Книга Станкевич, страница 52. Автор книги Николай Карташов

Разделитель для чтения книг в онлайн библиотеке

Онлайн книга «Станкевич»

Cтраница 52

«Бакунин, — писал Герцен, — обладал великолепной способностью развивать самые абстрактные понятия с ясностью, делавшей их доступными каждому, причем они нисколько не теряли в своей идеалистической глубине. Именно эта роль предназначена, по моему мнению, славянскому гению в отношении философии; мы питаем глубокое сочувствие к немецкой умозрительности, но еще более влечет нас к себе французская ясность. Бакунин мог говорить целыми часами, спорить без устали с вечера до утра, не теряя ни диалектической нити разговора, ни страстной силы убеждения. И он всегда готов был разъяснять, объяснять, повторять без малейшего догматизма. Этот человек рожден был миссионером, пропагандистом, священнослужителем. Стоит ли говорить, что во время этих споров в уютных московских гостиных рождалась и мужала русская философия.

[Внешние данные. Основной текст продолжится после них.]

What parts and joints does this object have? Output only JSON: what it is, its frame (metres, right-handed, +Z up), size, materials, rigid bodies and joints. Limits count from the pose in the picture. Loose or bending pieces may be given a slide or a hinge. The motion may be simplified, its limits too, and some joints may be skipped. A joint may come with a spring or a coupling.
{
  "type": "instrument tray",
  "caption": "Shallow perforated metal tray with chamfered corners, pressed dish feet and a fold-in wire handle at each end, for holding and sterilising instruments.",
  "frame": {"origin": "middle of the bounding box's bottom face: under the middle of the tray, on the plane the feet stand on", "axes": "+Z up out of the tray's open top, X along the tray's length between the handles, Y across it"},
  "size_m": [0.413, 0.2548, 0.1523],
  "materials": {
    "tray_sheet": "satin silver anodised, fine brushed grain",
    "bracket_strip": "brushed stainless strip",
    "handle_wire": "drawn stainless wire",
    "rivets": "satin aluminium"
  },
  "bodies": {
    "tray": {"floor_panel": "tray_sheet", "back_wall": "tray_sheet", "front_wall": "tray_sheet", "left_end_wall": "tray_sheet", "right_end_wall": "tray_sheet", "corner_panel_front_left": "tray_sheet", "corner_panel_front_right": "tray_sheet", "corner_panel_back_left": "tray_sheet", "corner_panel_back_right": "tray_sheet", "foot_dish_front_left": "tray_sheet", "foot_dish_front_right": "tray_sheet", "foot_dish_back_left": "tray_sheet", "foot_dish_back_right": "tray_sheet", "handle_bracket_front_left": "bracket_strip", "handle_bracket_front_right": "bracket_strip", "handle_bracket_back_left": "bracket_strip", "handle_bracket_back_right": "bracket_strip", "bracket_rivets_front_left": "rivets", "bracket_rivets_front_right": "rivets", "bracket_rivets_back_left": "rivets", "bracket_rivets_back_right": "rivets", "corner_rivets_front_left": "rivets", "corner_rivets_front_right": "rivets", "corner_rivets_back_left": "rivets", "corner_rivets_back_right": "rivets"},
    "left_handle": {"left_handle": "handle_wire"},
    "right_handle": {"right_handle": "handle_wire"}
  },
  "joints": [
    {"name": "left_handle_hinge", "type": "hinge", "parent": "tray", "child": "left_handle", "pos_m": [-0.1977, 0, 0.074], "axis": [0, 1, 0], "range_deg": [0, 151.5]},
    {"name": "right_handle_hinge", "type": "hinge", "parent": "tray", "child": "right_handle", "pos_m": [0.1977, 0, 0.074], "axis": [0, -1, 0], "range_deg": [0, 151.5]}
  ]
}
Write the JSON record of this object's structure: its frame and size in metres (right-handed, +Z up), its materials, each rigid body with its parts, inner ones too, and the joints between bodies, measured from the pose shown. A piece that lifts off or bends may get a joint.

Независимость, автономия разума — вот что было тогда его знаменем, и для освобождения мысли он вел войну с религией, войну со всеми авторитетами. А так как в нем пыл пропаганды сочетался с огромным личным мужеством, то можно было уже тогда предвидеть, что в такую эпоху, как наша, он станет революционером, пылким, страстным, героическим…Он был молод, красив, он любил создавать себе прозелитов среди женщин, многие были в восторге от него, и однако ни одна женщина не сыграла большой роли в жизни этого революционного аскета; его любовь, его страсть были устремлены к иному».

«Я начал вести трудовую жизнь, — писал Бакунин. — Я много работаю, делаю большие успехи, я в своей сфере, я живу. Большую часть времени я провожу у Станкевича. Мы вместе занимаемся историей и философией».

По сути, под заботливым глазом Станкевича Бакунин набирался философской мудрости, запасался другими знаниями. Через некоторое время Бакунин даже переселился в дом в Большом Афанасьевском переулке, где тогда жил Станкевич.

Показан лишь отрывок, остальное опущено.